Let us consider the oxidation number of Mn be x. Now, for the oxidant ${\text{Mn}}{{\text{O}}_{\text{4}}}^{\text{ - }}$, we will find out the value of x: $x + \left( { - 2} \right) \times 4 = - 1 \Rightarrow x = + 7$
For the reductant ${\text{M}}{{\text{n}}^{{\text{2 + }}}}$, oxidation state of Mn is equal to its charge 2. Therefore, the change in the number of electrons involved $ = 7 - 2 = 5$
Thus, the number of electrons that are involved in the reduction of the permanganate ion to manganese (II) salt is 5.
Now, let us consider the conversion of the permanganate ion to manganate$\left( {{\text{Mn}}{{\text{O}}_{\text{4}}}^{{\text{2 - }}}} \right)$.
${\text{Mn}}{{\text{O}}_{\text{4}}}^{\text{ - }}{\text{ + }}{{\text{e}}^{\text{ - }}}{\text{ + O}}{{\text{H}}^{\text{ - }}} \to {\text{Mn}}{{\text{O}}_{\text{4}}}^{{\text{2 - }}}$
Here, ${\text{Mn}}{{\text{O}}_{\text{4}}}^{\text{ - }}$ is the species being reduced and so it is the oxidant while ${\text{Mn}}{{\text{O}}_{\text{4}}}^{{\text{2 - }}}$ is the species being oxidized and so it is the reductant.
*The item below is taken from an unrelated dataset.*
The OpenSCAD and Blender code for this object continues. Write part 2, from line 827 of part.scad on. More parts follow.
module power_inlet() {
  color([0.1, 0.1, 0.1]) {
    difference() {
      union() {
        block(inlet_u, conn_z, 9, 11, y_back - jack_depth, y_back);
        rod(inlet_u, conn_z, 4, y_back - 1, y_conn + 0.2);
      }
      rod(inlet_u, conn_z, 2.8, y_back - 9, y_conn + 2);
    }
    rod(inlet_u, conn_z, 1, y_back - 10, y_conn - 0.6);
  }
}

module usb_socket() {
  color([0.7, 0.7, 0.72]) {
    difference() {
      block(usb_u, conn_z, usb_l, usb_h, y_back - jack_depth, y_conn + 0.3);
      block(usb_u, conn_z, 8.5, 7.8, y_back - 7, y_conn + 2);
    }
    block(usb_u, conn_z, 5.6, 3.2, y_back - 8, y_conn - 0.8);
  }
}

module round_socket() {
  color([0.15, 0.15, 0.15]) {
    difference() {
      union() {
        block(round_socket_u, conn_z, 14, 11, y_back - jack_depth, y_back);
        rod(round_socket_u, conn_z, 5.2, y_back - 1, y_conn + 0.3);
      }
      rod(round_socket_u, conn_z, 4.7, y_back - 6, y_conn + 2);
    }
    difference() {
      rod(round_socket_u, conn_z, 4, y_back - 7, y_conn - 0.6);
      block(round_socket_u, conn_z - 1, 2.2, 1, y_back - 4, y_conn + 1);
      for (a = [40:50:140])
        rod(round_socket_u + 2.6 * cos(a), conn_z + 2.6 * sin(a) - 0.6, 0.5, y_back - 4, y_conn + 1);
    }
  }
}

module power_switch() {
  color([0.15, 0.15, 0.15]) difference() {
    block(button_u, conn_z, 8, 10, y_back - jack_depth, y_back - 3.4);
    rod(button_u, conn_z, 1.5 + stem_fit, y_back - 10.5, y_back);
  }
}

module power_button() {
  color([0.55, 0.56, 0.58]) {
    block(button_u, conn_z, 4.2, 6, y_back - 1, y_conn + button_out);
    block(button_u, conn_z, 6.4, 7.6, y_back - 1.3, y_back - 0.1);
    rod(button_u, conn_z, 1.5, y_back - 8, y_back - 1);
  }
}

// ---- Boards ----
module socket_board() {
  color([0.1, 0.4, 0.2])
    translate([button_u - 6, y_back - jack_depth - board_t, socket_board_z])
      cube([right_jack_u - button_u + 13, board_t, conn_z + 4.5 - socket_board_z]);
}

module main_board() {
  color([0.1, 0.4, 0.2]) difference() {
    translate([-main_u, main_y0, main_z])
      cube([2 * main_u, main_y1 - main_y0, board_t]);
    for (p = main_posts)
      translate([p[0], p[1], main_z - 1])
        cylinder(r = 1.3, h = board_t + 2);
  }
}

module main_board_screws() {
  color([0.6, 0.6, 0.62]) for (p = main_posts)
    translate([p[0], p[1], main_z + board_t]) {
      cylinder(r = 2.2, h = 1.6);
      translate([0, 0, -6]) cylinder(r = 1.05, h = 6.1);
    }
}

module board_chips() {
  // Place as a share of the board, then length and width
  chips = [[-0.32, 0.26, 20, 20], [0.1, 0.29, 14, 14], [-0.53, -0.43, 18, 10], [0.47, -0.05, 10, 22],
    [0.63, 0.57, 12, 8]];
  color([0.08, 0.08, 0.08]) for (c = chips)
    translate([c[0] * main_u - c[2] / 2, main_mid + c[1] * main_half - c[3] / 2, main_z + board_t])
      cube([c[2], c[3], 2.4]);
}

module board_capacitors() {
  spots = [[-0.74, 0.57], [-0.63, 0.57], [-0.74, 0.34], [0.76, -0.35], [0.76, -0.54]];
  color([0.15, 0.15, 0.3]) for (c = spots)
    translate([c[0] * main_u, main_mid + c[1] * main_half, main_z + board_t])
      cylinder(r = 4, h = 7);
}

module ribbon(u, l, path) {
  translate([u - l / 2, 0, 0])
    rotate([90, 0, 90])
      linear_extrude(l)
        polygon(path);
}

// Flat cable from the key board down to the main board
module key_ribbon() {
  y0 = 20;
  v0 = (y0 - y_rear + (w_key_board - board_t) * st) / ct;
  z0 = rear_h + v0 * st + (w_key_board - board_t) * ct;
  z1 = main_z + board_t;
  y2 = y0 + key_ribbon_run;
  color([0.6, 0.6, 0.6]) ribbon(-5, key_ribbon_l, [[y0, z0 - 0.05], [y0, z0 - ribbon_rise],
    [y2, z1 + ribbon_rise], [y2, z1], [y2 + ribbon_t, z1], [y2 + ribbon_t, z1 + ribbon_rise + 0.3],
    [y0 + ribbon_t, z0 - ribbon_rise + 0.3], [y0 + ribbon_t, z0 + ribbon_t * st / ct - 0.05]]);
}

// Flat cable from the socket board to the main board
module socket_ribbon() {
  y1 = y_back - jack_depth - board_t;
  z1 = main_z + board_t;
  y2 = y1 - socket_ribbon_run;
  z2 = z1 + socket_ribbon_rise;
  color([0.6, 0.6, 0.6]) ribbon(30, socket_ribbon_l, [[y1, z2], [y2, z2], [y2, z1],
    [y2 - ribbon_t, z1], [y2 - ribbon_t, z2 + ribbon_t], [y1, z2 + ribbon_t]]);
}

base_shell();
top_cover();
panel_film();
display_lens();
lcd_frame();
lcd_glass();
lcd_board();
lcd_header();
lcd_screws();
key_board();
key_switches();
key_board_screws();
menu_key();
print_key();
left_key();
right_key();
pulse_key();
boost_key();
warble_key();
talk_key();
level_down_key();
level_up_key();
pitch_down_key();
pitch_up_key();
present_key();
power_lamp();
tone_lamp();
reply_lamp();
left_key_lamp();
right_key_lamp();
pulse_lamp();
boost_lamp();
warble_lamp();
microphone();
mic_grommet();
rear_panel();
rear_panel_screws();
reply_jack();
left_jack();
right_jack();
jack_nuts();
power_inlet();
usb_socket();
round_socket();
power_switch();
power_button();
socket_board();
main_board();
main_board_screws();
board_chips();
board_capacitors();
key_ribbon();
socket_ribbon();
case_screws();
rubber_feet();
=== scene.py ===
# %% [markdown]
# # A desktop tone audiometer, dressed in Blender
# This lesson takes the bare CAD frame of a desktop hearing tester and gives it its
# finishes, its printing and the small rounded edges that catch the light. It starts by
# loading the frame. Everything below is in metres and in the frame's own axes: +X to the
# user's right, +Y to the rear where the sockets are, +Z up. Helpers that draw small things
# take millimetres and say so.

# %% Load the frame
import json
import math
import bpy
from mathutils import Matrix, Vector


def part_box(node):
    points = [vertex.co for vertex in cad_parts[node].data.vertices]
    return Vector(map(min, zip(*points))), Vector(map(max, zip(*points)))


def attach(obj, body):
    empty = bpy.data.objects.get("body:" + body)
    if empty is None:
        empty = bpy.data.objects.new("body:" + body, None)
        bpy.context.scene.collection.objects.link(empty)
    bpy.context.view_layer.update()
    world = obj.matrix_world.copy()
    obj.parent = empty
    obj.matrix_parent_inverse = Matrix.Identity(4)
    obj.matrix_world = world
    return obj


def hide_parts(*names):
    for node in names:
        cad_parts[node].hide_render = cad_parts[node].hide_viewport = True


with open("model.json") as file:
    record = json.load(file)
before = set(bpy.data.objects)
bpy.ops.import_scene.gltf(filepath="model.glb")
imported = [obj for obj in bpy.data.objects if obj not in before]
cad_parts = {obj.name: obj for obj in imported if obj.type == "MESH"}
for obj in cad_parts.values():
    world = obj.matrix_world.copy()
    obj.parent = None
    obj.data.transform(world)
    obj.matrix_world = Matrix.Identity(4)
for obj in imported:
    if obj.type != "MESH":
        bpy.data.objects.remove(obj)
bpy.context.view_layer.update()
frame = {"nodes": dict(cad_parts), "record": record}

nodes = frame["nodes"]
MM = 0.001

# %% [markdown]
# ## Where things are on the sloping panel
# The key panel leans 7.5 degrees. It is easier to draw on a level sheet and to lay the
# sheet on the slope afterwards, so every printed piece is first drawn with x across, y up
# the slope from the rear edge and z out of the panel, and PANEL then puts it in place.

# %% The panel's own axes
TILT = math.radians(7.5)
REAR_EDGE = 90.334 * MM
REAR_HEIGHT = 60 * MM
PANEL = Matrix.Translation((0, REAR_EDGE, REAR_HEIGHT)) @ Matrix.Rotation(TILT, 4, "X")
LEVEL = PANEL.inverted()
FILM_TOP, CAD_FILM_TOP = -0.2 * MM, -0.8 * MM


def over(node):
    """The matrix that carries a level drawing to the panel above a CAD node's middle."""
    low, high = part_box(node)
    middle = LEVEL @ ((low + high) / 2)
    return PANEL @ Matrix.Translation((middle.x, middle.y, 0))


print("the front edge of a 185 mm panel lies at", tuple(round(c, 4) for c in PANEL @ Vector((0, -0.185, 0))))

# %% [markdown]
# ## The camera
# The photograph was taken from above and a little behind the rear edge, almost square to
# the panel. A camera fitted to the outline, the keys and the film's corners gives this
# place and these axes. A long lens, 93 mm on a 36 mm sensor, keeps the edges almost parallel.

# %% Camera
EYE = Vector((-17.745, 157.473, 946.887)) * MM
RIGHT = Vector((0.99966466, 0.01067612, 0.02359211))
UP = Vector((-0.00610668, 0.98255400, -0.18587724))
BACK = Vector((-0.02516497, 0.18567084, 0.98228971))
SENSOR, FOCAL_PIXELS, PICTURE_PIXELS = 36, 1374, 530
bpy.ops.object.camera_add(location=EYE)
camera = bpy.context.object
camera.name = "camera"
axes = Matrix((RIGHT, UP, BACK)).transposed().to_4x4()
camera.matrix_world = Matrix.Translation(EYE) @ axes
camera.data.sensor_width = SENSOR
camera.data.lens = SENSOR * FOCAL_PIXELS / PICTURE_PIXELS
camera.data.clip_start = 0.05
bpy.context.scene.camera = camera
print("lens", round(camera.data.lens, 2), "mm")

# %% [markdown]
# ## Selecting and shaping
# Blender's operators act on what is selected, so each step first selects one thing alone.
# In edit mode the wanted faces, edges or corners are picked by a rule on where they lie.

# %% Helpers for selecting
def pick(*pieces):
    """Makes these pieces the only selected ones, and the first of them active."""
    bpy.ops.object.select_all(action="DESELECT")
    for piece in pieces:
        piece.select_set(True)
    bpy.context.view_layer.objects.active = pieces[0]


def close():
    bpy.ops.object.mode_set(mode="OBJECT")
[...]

We know, the sum of all the oxidation numbers in a chemical species must equal the charge on the chemical species. Let us consider the oxidation number of Mn be x. Now, for the oxidant${\text{Mn}}{{\text{O}}_{\text{4}}}^{\text{ - }}$, we will find out the value of x: $x + \left( { - 2} \right) \times 4 = - 1 \Rightarrow x = + 7$
For the reductant ${\text{Mn}}{{\text{O}}_{\text{4}}}^{{\text{2 - }}}$, we will have: $x + \left( { - 2} \right) \times 4 = - 2 \Rightarrow x = + 6$
Therefore, the change in the number of electrons involved $ = 7 - 6 = 1$
Thus, the number of electrons that are involved in the reduction of the permanganate ion to manganese, ${\text{Mn}}{{\text{O}}_{\text{4}}}^{{\text{2 - }}}$is 1.
Lastly, let us consider the conversion of the permanganate ion to manganese dioxide$\left( {{\text{Mn}}{{\text{O}}_{\text{2}}}} \right)$.
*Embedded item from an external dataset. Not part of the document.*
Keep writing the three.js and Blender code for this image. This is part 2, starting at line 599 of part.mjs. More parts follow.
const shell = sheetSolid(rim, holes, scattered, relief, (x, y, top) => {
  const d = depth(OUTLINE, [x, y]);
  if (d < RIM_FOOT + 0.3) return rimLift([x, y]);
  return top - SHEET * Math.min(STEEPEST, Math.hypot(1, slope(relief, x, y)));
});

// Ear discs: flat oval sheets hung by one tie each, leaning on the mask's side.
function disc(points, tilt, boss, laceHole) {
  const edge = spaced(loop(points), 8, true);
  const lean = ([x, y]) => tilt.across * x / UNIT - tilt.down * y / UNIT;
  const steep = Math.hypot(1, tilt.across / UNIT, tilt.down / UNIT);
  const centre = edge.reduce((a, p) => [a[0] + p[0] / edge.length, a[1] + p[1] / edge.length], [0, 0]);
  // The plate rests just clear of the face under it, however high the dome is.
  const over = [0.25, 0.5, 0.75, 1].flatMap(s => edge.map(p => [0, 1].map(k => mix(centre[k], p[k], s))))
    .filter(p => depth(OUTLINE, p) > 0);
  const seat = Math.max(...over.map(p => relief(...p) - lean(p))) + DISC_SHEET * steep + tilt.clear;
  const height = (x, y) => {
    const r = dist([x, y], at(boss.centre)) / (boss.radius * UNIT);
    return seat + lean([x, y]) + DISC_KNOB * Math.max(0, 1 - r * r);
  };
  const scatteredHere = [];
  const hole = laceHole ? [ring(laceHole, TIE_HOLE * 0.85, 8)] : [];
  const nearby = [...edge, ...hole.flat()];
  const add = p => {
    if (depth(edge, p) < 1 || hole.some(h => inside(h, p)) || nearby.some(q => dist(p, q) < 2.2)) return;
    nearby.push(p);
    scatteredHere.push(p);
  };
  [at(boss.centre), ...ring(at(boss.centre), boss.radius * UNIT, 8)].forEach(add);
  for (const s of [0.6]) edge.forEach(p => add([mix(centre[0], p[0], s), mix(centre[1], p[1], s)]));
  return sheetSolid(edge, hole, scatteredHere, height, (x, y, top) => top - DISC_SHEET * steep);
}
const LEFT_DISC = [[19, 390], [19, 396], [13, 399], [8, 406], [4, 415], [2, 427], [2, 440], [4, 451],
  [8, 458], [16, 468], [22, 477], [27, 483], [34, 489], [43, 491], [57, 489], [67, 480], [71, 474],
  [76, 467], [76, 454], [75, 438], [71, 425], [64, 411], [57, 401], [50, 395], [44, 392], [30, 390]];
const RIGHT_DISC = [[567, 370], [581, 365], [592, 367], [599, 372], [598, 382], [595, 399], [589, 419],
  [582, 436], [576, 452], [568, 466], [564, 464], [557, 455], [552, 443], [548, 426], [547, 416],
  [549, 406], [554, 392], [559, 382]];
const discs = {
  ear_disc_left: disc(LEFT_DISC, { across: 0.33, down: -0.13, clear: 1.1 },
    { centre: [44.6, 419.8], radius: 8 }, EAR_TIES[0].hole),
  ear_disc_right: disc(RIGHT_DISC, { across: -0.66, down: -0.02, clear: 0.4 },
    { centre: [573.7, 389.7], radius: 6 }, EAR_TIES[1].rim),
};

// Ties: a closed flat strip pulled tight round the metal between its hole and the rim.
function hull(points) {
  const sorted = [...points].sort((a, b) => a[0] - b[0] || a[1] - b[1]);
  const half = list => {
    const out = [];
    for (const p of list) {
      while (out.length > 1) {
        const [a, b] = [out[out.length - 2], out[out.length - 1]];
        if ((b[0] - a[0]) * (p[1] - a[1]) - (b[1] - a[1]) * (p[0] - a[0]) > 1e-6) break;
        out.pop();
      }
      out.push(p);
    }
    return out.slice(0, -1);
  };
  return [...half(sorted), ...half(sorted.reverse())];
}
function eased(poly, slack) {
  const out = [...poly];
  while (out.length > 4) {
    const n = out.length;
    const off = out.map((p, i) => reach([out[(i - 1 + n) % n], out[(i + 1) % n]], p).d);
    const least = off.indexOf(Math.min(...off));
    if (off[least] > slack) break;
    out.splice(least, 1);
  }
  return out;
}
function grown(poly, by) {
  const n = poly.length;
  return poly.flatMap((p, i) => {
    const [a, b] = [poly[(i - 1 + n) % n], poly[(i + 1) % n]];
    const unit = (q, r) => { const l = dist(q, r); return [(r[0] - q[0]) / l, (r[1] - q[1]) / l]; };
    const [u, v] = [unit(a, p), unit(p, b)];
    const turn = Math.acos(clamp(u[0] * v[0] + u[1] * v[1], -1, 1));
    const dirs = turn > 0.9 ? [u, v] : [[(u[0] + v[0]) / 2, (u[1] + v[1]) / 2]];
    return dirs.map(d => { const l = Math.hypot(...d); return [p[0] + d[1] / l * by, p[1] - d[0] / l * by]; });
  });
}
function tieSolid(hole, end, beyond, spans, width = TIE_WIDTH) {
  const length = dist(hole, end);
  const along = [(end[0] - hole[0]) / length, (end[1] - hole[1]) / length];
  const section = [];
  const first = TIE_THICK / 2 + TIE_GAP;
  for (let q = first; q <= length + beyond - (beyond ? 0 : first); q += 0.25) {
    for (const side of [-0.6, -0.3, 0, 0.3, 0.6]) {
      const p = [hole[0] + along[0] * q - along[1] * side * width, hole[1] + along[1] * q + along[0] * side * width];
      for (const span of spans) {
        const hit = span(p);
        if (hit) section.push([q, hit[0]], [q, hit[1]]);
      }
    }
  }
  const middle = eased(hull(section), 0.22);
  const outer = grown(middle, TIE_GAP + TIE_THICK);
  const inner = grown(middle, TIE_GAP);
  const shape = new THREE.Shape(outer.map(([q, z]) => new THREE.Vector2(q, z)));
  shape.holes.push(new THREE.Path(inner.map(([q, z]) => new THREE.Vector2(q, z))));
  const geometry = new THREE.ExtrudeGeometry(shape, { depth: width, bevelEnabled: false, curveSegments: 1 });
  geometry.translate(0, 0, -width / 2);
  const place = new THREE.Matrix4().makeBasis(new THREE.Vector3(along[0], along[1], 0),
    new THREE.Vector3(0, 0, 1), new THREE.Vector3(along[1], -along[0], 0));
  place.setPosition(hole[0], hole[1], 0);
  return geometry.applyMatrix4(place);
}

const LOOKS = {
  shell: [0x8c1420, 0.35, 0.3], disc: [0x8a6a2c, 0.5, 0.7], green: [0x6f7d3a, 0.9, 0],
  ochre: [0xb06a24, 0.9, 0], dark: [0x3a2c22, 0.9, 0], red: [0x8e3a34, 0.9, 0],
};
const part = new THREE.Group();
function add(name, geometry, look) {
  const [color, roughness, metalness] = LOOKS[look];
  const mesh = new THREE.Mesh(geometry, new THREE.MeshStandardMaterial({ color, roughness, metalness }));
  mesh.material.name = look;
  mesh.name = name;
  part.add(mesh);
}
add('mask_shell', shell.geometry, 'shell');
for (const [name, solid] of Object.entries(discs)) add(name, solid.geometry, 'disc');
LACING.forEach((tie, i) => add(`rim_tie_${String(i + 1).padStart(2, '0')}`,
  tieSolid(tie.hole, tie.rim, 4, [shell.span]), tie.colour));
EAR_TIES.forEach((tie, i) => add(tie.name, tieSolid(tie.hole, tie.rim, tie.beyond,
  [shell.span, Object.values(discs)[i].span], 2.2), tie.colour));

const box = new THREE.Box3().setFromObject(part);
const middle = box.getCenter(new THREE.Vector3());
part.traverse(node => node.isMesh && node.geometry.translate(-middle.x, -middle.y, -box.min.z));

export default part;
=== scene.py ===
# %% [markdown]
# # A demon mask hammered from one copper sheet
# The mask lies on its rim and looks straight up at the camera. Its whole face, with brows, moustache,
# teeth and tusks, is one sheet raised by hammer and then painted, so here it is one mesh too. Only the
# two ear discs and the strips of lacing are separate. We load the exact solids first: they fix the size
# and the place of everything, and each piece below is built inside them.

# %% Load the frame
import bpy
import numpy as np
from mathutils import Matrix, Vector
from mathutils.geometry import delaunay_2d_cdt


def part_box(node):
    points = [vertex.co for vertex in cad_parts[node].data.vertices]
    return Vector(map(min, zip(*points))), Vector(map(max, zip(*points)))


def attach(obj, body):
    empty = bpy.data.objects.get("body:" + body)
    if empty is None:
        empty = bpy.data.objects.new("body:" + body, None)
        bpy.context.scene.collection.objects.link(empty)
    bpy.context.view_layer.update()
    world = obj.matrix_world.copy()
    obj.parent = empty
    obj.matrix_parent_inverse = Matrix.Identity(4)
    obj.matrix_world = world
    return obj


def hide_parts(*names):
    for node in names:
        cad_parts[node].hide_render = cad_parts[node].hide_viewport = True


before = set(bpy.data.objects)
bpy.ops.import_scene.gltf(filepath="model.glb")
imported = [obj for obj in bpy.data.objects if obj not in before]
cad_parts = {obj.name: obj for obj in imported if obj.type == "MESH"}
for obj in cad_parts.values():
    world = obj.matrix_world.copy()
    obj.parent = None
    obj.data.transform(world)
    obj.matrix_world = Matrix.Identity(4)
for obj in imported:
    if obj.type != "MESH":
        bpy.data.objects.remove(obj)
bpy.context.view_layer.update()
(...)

${\text{Mn}}{{\text{O}}_{\text{4}}}^{\text{ - }}{\text{ + 3}}{{\text{e}}^{\text{ - }}} \to {\text{Mn}}{{\text{O}}_{\text{2}}}$
Here, ${\text{Mn}}{{\text{O}}_{\text{4}}}^{\text{ - }}$ is the species being reduced and so it is the oxidant while ${\text{Mn}}{{\text{O}}_{\text{2}}}$ is the species being oxidized and so it is the reductant.
We know, the sum of all the oxidation numbers in a chemical species must equal the charge on the chemical species. Let us consider the oxidation number of Mn be x. Now, for the oxidant ${\text{Mn}}{{\text{O}}_{\text{4}}}^{\text{ - }}$, we will find out the value of x: $x + \left( { - 2} \right) \times 4 = - 1 \Rightarrow x = + 7$
For the reductant ${\text{Mn}}{{\text{O}}_{\text{2}}}$, we will have: $x + \left( { - 2} \right) \times 2 = 0 \Rightarrow x = + 4$
Therefore, the change in the number of electrons involved $ = 7 - 4 = 3$
Thus, the number of electrons that are involved in the reduction of the permanganate ion to manganese dioxide $\left( {{\text{Mn}}{{\text{O}}_{\text{2}}}} \right)$ is 3.
Thus, 5, 1, 3 are the number of electrons which are involved in the reduction of the permanganate ion to manganese (II) salt $\left( {{\text{M}}{{\text{n}}^{{\text{2 + }}}}} \right)$, manganate $\left( {{\text{Mn}}{{\text{O}}_{\text{4}}}^{{\text{2 - }}}} \right)$ and manganese dioxide $\left( {{\text{Mn}}{{\text{O}}_{\text{2}}}} \right)$ respectively. So, the correct option is (A).
Note: In redox reactions, the number of electrons lost by one species is the same as the number gained by the other species, i.e., the number of electrons involved in this process are balanced.